Education Code 290-3-2-.11(6).a, 290-3-2-.06
Encourage diversity of alternate route providers.
Alabama should specifically authorize alternate route programs run by local school districts and nonprofits, as well as institutions of higher education. A good diversity of providers helps all programs, both university- and non-university-based, to improve.
Broaden usage for all alternate routes.
Alabama should reconsider grade-level and subject-area restrictions on its ABC route. Alternate routes should not be programs of last resort for hard-to-staff subjects, grade levels or geographic areas but rather a way to expand the teacher pipeline throughout the state.
Alabama asserted that it does not treat the alternate route as a program of last resort or restrict the availability of alternate routes to certain subjects, grades and geographic areas. Alabama stated that it does not place restrictions on providers.
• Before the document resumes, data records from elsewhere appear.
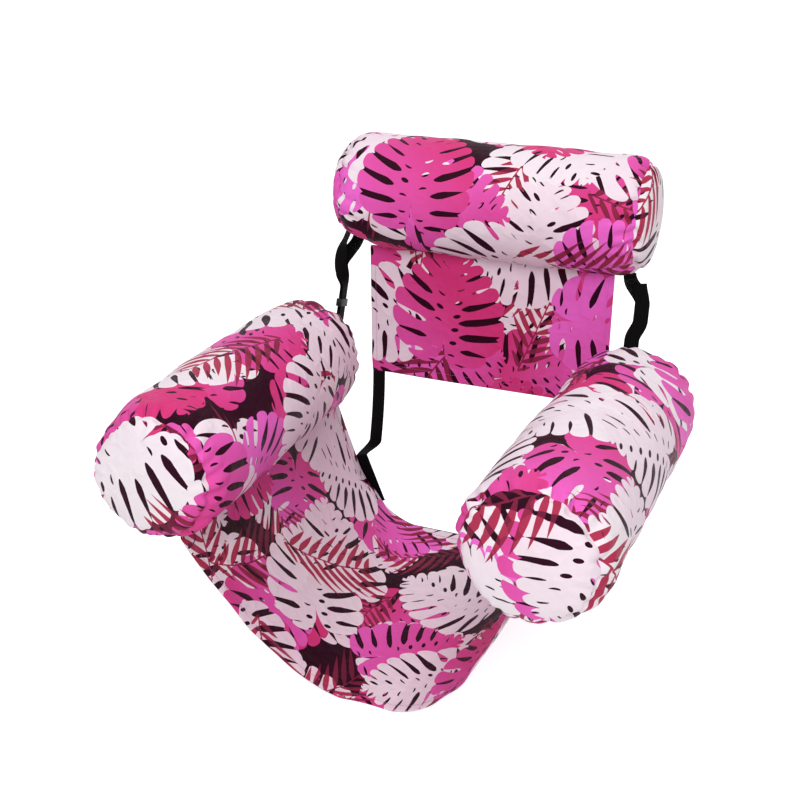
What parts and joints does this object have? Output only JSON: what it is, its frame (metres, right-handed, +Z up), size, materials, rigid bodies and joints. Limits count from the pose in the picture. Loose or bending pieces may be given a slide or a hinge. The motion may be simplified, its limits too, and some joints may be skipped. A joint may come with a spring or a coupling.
{
  "type": "pool lounger",
  "caption": "Floating chair with a cloth seat slung between inflatable armrests, a padded air headrest over a back panel, and webbing straps.",
  "frame": {"origin": "middle of the flat strip on which the seat cloth rests, in the plane of symmetry", "axes": "+Z up, -Y towards the feet (the open front), +X to the right as seen from the front"},
  "size_m": [0.81, 0.8438, 0.7495],
  "materials": {
    "printed_cloth": "smooth polyester with a tropical leaf print in pink, white, maroon and black, slight sheen",
    "black_webbing": "woven black webbing, matt",
    "bladder_vinyl": "soft pale vinyl film",
    "valve_plastic": "soft moulded vinyl, off-white",
    "slider_plastic": "moulded black plastic, slight sheen"
  },
  "bodies": {
    "seat": {"seat_sling": "printed_cloth", "seat_front_hem": "printed_cloth", "seat_rear_webbing": "black_webbing"},
    "left_armrest": {"left_armrest_sleeve": "printed_cloth", "left_armrest_rear_end": "printed_cloth", "left_armrest_front_end": "printed_cloth", "left_armrest_bladder": "bladder_vinyl", "left_armrest_valve": "valve_plastic"},
    "right_armrest": {"right_armrest_sleeve": "printed_cloth", "right_armrest_rear_end": "printed_cloth", "right_armrest_front_end": "printed_cloth", "right_armrest_bladder": "bladder_vinyl", "right_armrest_valve": "valve_plastic"},
    "backrest": {"headrest_sleeve": "printed_cloth", "headrest_left_end": "printed_cloth", "headrest_right_end": "printed_cloth", "headrest_bladder": "bladder_vinyl", "headrest_valve": "valve_plastic", "back_panel": "printed_cloth", "left_upper_strap": "black_webbing", "right_upper_strap": "black_webbing", "left_headrest_strap": "black_webbing", "right_headrest_strap": "black_webbing", "left_lower_strap": "black_webbing", "right_lower_strap": "black_webbing"},
    "left_armrest_plug": {"left_armrest_valve_plug": "valve_plastic"},
    "right_armrest_plug": {"right_armrest_valve_plug": "valve_plastic"},
    "headrest_plug": {"headrest_valve_plug": "valve_plastic"},
    "left_slider": {"left_strap_slider": "slider_plastic"},
    "right_slider": {"right_strap_slider": "slider_plastic"}
  },
  "joints": [
    {"name": "backrest_recline", "type": "hinge", "parent": "seat", "child": "backrest", "pos_m": [0, 0.23053, 0.28139], "axis": [-1, 0, 0], "range_deg": [0, 60], "deforming": ["left_lower_strap", "right_lower_strap"]},
    {"name": "left_armrest_fold", "type": "hinge", "parent": "seat", "child": "left_armrest", "pos_m": [-0.25934, -0.09091, 0.28963], "axis": [-0.0383, 0.9969, -0.068], "range_deg": [-45, 75]},
    {"name": "right_armrest_fold", "type": "hinge", "parent": "seat", "child": "right_armrest", "pos_m": [0.25934, -0.09091, 0.28963], "axis": [-0.0383, -0.9969, 0.068], "range_deg": [-45, 75]},
    {"name": "left_armrest_plug_pull", "type": "slide", "parent": "left_armrest", "child": "left_armrest_plug", "axis": [-0.0383, 0.9969, -0.068], "range_m": [0, 0.012]},
    {"name": "right_armrest_plug_pull", "type": "slide", "parent": "right_armrest", "child": "right_armrest_plug", "axis": [0.0383, 0.9969, -0.068], "range_m": [0, 0.012]},
    {"name": "headrest_plug_pull", "type": "slide", "parent": "backrest", "child": "headrest_plug", "axis": [-1, 0, 0], "range_m": [0, 0.012]},
    {"name": "left_slider_slide", "type": "slide", "parent": "backrest", "child": "left_slider", "axis": [0.0303, 0.3266, 0.9447], "range_m": [-0.02, 0.02]},
    {"name": "right_slider_slide", "type": "slide", "parent": "backrest", "child": "right_slider", "axis": [-0.0303, 0.3266, 0.9447], "range_m": [-0.02, 0.02]}
  ]
}
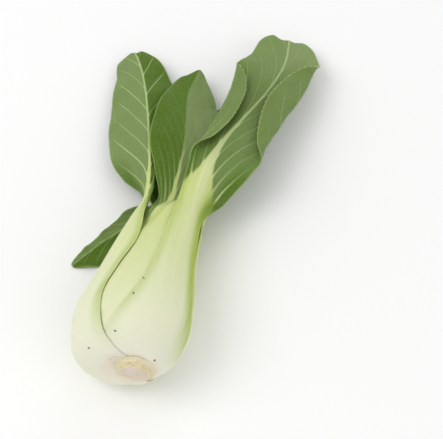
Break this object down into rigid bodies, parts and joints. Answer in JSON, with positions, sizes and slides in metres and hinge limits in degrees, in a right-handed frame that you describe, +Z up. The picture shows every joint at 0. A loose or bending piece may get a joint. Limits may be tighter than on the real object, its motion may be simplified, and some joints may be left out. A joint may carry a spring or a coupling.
{
  "type": "bok choy head",
  "caption": "Head of bok choy lying on its side: pale swollen leaf stalks packed round a cut stem base, opening into green ribbed blades.",
  "frame": {"origin": "middle of the footprint's bounding box, on the surface the head lies on", "axes": "+Y along the head from the cut stem base to the leaf tips, +X to the head's right as seen from above with the base nearest, +Z up"},
  "size_m": [0.1262, 0.2596, 0.064],
  "materials": {
    "cut_stem": "matte, moist cut face",
    "outer_leaf": "satin, waxy",
    "inner_leaf": "satin, waxy"
  },
  "bodies": {
    "root": {"stem_base": "cut_stem", "leaf_left": "outer_leaf", "leaf_right": "outer_leaf", "leaf_back_left": "outer_leaf", "leaf_back_right": "outer_leaf", "leaf_middle": "inner_leaf", "leaf_under": "inner_leaf", "leaf_inner": "inner_leaf", "leaf_heart": "inner_leaf", "leaf_bud": "inner_leaf"}
  },
  "joints": []
}
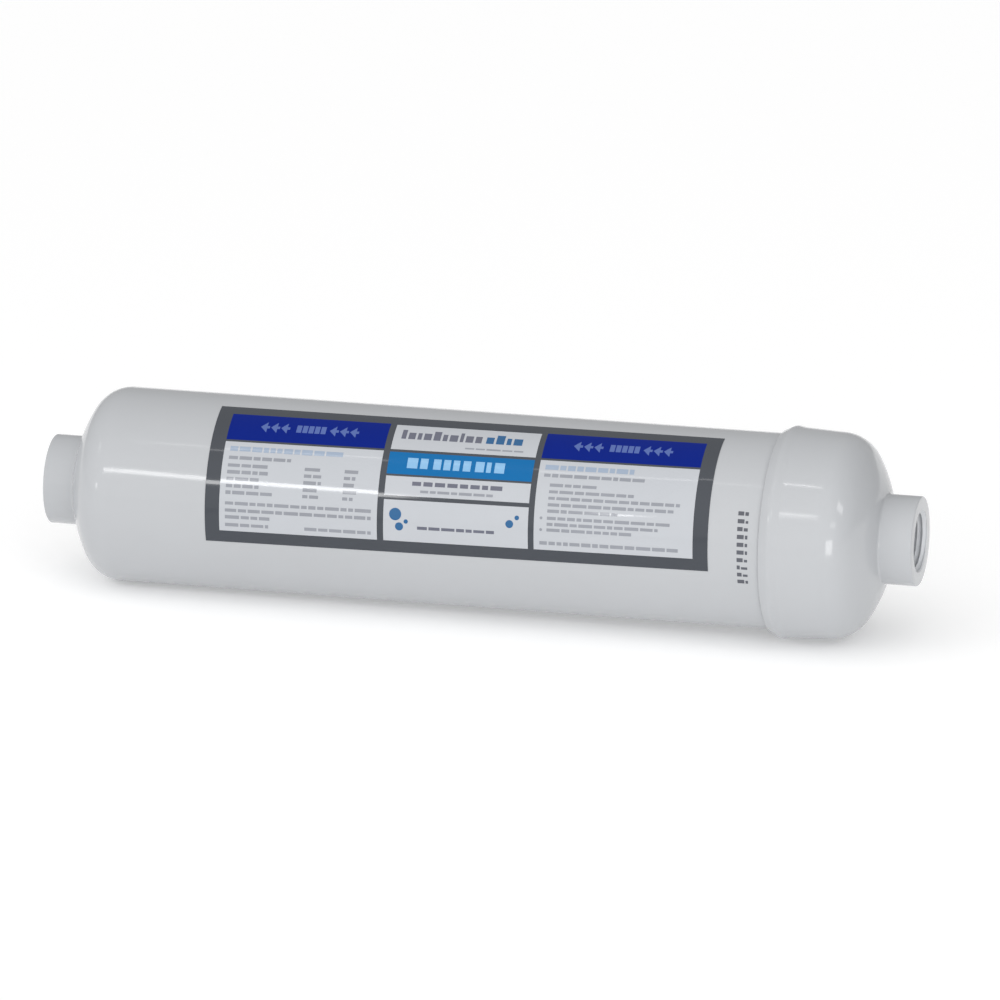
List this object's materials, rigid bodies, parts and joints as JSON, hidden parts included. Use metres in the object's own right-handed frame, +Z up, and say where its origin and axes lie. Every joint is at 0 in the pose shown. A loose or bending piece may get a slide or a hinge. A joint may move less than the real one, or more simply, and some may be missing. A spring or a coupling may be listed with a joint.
{
  "type": "inline water filter",
  "caption": "Cylindrical sealed water filter cartridge with domed ends, a welded end cap, a threaded port at each end and a printed wrap label.",
  "frame": {"origin": "centre of the housing, on its axis, midway between the two port faces", "axes": "+X along the housing from the outlet port to the inlet port (the welded cap end), +Z up, -Y the side the label faces"},
  "size_m": [0.3, 0.0714, 0.0714],
  "materials": {
    "housing": "semi-gloss moulded, light silver grey",
    "weld": "melted plastic",
    "label_film": "printed film, dark grey border with white and blue fields",
    "carbon": "sintered carbon, matt black",
    "felt": "white nonwoven felt",
    "netting": "natural moulded plastic net",
    "cartridge_plastic": "white moulded plastic",
    "glue": "set hot-melt adhesive",
    "seal": "matt black rubber"
  },
  "bodies": {
    "root": {"body_shell": "housing", "end_cap": "housing", "spin_weld_bead": "weld", "label": "label_film", "carbon_block": "carbon", "prefilter_wrap": "felt", "outer_netting": "netting", "core_tube": "cartridge_plastic", "core_wrap": "felt", "outlet_glue_ring": "glue", "inlet_glue_ring": "glue", "outlet_end_disc": "cartridge_plastic", "blind_end_disc": "cartridge_plastic", "neck_seal_outer": "seal", "neck_seal_inner": "seal"}
  },
  "joints": []
}
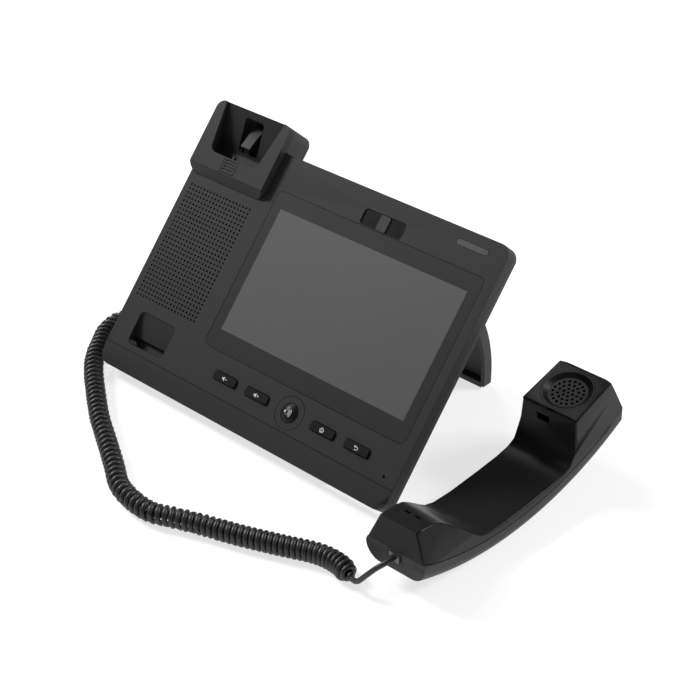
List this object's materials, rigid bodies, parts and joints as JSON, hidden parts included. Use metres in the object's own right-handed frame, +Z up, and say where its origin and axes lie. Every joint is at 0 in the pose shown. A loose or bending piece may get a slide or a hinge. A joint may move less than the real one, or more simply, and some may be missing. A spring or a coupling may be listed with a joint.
{
  "type": "desk ip phone",
  "caption": "Desk video phone with a touch screen leaning on a curved stand, a handset cradle, function keys and a handset on a coiled cord.",
  "frame": {"origin": "middle of the front rubber foot's underside, on the desk", "axes": "+Z up from the desk, -Y towards the user in front of the screen, +X to the user's right"},
  "size_m": [0.3539, 0.2577, 0.1575],
  "materials": {
    "charcoal_plastic": "fine moulded texture, satin",
    "graphite_plastic": "fine moulded texture",
    "black_plastic": "smooth matte",
    "key_plastic": "smooth satin",
    "screen_glass": "hard coated, soft gloss",
    "window_tint": "smoked, glossy",
    "light_diffuser": "smoked diffuser",
    "rubber": "matte",
    "steel": "zinc plated",
    "circuit_board": "solder mask",
    "cord_jacket": "smooth soft sheath",
    "plug_plastic": "clear moulding",
    "speaker_cone": "pressed paper cone"
  },
  "bodies": {
    "base": {"front_shell": "charcoal_plastic", "rear_cover": "graphite_plastic", "rear_screws": "steel", "front_foot": "rubber", "touch_panel": "screen_glass", "panel_tape": "black_plastic", "display_module": "steel", "display_bracket": "steel", "main_board": "circuit_board", "lan_socket": "black_plastic", "pc_socket": "black_plastic", "power_socket": "black_plastic", "handset_port": "black_plastic", "loudspeaker": "speaker_cone", "speaker_gasket": "rubber", "base_microphone": "steel", "cradle_cup": "charcoal_plastic", "hook_lever_pin": "steel", "hook_switch": "black_plastic", "speaker_key_ring": "charcoal_plastic", "key_mat": "rubber", "key_board": "circuit_board", "camera_window": "window_tint", "camera_module": "black_plastic", "status_light": "light_diffuser", "stand_hinge_pins": "steel", "base_plug": "plug_plastic", "base_tail": "cord_jacket", "cord_coil": "cord_jacket"},
    "stand": {"stand": "graphite_plastic", "stand_pads": "rubber"},
    "hook_lever": {"hook_lever": "charcoal_plastic"},
    "hook_clip": {"hook_clip": "charcoal_plastic"},
    "volume_down_key": {"volume_down_key": "key_plastic"},
    "volume_up_key": {"volume_up_key": "key_plastic"},
    "speaker_key": {"speaker_key": "key_plastic"},
    "home_key": {"home_key": "key_plastic"},
    "back_key": {"back_key": "key_plastic"},
    "camera_shutter": {"camera_shutter": "graphite_plastic"},
    "handset": {"handset_front_shell": "charcoal_plastic", "handset_back_shell": "graphite_plastic", "ear_grille": "black_plastic", "ear_speaker": "speaker_cone", "mouth_microphone": "steel", "handset_weight": "steel", "handset_socket": "black_plastic", "handset_screws": "steel", "handset_plug": "plug_plastic", "handset_tail": "cord_jacket"}
  },
  "joints": [
    {"name": "volume_down_press", "type": "slide", "parent": "base", "child": "volume_down_key", "axis": [0, 0.749, -0.6626], "range_m": [0, 0.0008], "stiffness_N_per_m": 900, "springref_m": -0.0008},
    {"name": "volume_up_press", "type": "slide", "parent": "base", "child": "volume_up_key", "axis": [0, 0.749, -0.6626], "range_m": [0, 0.0008], "stiffness_N_per_m": 900, "springref_m": -0.0008},
    {"name": "speaker_press", "type": "slide", "parent": "base", "child": "speaker_key", "axis": [0, 0.749, -0.6626], "range_m": [0, 0.0008], "stiffness_N_per_m": 900, "springref_m": -0.0008},
    {"name": "home_press", "type": "slide", "parent": "base", "child": "home_key", "axis": [0, 0.749, -0.6626], "range_m": [0, 0.0008], "stiffness_N_per_m": 900, "springref_m": -0.0008},
    {"name": "back_press", "type": "slide", "parent": "base", "child": "back_key", "axis": [0, 0.749, -0.6626], "range_m": [0, 0.0008], "stiffness_N_per_m": 900, "springref_m": -0.0008},
    {"name": "shutter_slide", "type": "slide", "parent": "base", "child": "camera_shutter", "axis": [1, 0, 0], "range_m": [0, 0.009]},
    {"name": "hook_lever_turn", "type": "hinge", "parent": "base", "child": "hook_lever", "pos_m": [-0.093, 0.11285, 0.14175], "axis": [1, 0, 0], "range_deg": [0, 18], "stiffness_Nm_per_rad": 0.05, "springref_deg": -17.19},
    {"name": "hook_clip_slide", "type": "slide", "parent": "base", "child": "hook_clip", "axis": [0, 0.6626, 0.749], "range_m": [0, 0.009]},
    {"name": "stand_fold", "type": "hinge", "parent": "base", "child": "stand", "pos_m": [0, 0.08692, 0.10007], "axis": [1, 0, 0], "range_deg": [-66, 0]},
    {"name": "handset_lift", "type": "slide", "parent": "base", "child": "handset", "axis": [0, 0, 1], "range_m": [0, 0.12]}
  ]
}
The state explained that Teach For America has been working in Alabama since the 2010-2011 school year and is expanding its operation. The state added that the Emergency Certificate, although not an alternate route, is the only certificate that requires superintendents to indicate that no qualified applicant was available to fill the vacancy. Neither the ABC nor the Preliminary Certificate approach requires such verification. Also, there are no geographic restrictions on the use of alternate route certificates.
The state reiterated the subject-area and grade-level restrictions on the ABC approach outlined in NCTQ's analysis and noted that this only excludes early childhood, elementary education and special education. All teaching fields are available through the Special Alternative Certificate. Although Preliminary Certificates are rarely issued for teaching fields, an application could be submitted for any teaching field.
Alabama contended that although colleges and universities may choose to enroll candidates in required courses, they do not provide the ABC approach and are not held accountable for the success of program completers. Institutions of higher education may choose to offer a masters-level alternative approach to the Class A license. Colleges and universities do not provide the Preliminary Certificate approach.
Based on the state's response, it is clear that Alabama supports alternative certification. NCTQ encourages the state to remove any restrictions on usage or providers that may present obstacles to alternate routes being utilized to their full potential.